This invention relates to methods for using fusion proteins produced in microbial hosts and more particularly, relates to assays utilizing CKS fusion proteins.
It is well established that prokaryotic or eukaryotic proteins can be expressed in microbial hosts where such proteins are not normally present in such hosts (i.e. are "heterologous" to the cells). Generally, such protein expression is accomplished by inserting the DNA sequence which codes for the protein of interest downstream from a control region (e.g. a lac operon) in plasmid DNA, which plasmid is inserted into the cell to "transform" the cell so it can produce (or "express") the protein of interest.
Despite this conceptually straightforward procedure, there are a number of obstacles in getting a cell to synthesize a heterologous protein and subsequently, to detect and recover the protein. The heterologous gene may not be efficiently transcribed into messenger RNA (mRNA). The mRNA may be unstable and degrade prior to translation into the protein. The ribosome binding site (RBS) present on the mRNA may only poorly initiate translation. The heterologous protein produced may be unstable in the cell or it may be toxic to the cell. If no antibodies to the protein are available or if there is no other way to assay for the protein, it may be difficult to detect the synthesized protein. Lastly, even if the protein is produced, it may be difficult to purify.
Fusion systems provide a means of solving many of the aforementioned problems. The "carrier" portion of the hybrid gene, typically found on the 5' end of the gene, provides the regulatory regions for transcription and translation as well as providing the genetic code for a peptide which facilitates detection (Shuman et al., J. Biol. Chem. 255:168 [1980]) and/or purification (Moks et al., Bio/Technology 5:379 [1987]). Frequently, potential proteolytic cleavage sites are engineered into the fusion protein to allow for the removal of the homologous peptide portion (de Geus et al., Nucleic Acids Res. 15:3743 [1987]; Nambiar et al., Eur. J. Biochem. 163:67 [1987]; Imai et al., J. Biochem. 100:425 [1986]).
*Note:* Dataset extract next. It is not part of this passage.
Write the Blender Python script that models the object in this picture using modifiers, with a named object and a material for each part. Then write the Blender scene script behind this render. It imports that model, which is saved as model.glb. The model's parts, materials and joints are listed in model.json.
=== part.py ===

When selecting a carrier gene for a fusion system, in addition to detectability and ease of purification, it would be extremely advantageous to start with a highly expressed gene. Expression is the result of not only efficient transcription and translation but also protein stability and benignity (the protein must not harm or inhibit the cell host). Such expression is advantageous because it can enable the production of such fusion proteins for use in assays.
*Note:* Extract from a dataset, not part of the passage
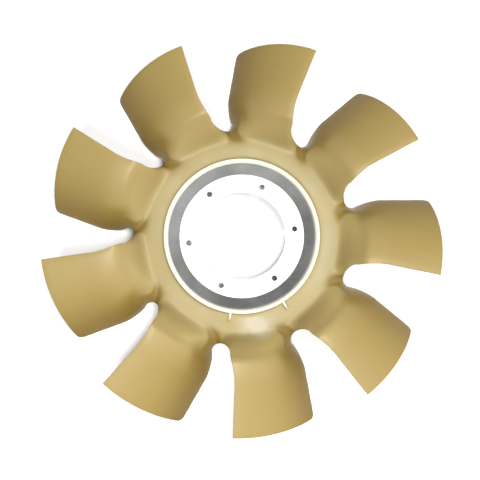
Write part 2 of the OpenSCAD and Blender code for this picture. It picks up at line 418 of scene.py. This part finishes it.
def nylon_material():
    """Natural nylon with painted shade: amber on its steep faces and dark in the root hollows;
    paler round the hub, with painted light and highlights there.
    """
    tan = (0.276, 0.200, 0.064)
    worn = (0.260, 0.185, 0.057)
    # Painted shade for the steep faces of the blades
    steep_shade_colour = (0.164, 0.098, 0.005)
    # Painted shade for the hollows at the roots
    dish_shade_colour = (0.190, 0.128, 0.031)
    # Painted light for the raised roots
    root = (0.304, 0.227, 0.087)
    pale = (0.297, 0.235, 0.099)
    # Painted highlight for the web beside the ring
    ring_highlight_colour = (0.336, 0.283, 0.148)
    rim = (0.602, 0.574, 0.476)
    # Painted highlight between the two front ribs, and where it lies
    rib_gap_highlight_colour = (0.406, 0.350, 0.252)
    rib_gap_highlight_place = (0.022, -0.137, 0)
    material = bpy.data.materials.new("natural_nylon")
    material.use_nodes = True
    tree = material.node_tree
    shader = tree.nodes["Principled BSDF"]
    coordinates = tree.nodes.new("ShaderNodeTexCoord")
    position = coordinates.outputs["Object"]

    # Faint flow marks run outwards: noise on the direction from the axis
    direction = tree.nodes.new("ShaderNodeVectorMath")
    direction.operation = "NORMALIZE"
    tree.links.new(position, direction.inputs[0])
    flow = patches(tree, direction.outputs[0], scale=26, detail=4, rough=0.6, low=0.2, high=0.9)
    cloud = patches(tree, position, scale=9, detail=3, rough=0.5, low=0.3, high=0.8)
    # Paler towards the hub: partly the nylon's own tone, partly painted light on the rising
    # roots
    towards_hub = zone(tree, position, start_r=0.210, end_r=0.145)
    colour = blend_colour(tree, flow, tan, worn)
    colour = blend_colour(tree, cloud, colour, tan)
    colour = blend_colour(tree, towards_hub, colour, pale)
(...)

It is known to use cell lysates from microorganisms such as viruses, bacteria, and the like. However, it oftentimes is difficult to produce viral lysates at such levels of purity as is required by current assays. Also, the production of viral or bacterial lysates involves exposing individuals to the microorganism in order to obtain the lysate. Commercial assays are being developed which use fusion proteins of such microorganisms instead of viral lysates as assay reagents.
In addition to their use in assays to detect the presence of infectious agents, it has been discovered that fusion proteins can be useful to detect immunosuppressive agents. For example, in pending U.S. patent application Ser. No. 07/893,858 is described the use of CKS fusion proteins in assays to detect the presence and/or amount of immunosuppressive agents such as FK-506, cyclosporin and rapamycin which are macrocyclic drugs of Streptomycete origin having in vivo and in vitro immunosuppressive properties (A. W. Thomson, Immunol. Today 10:6-9 [1989] and B. D. Kahan et al., Transp. 52:185-191 [1991]), which enjoys common ownership and is incorporated herein by reference.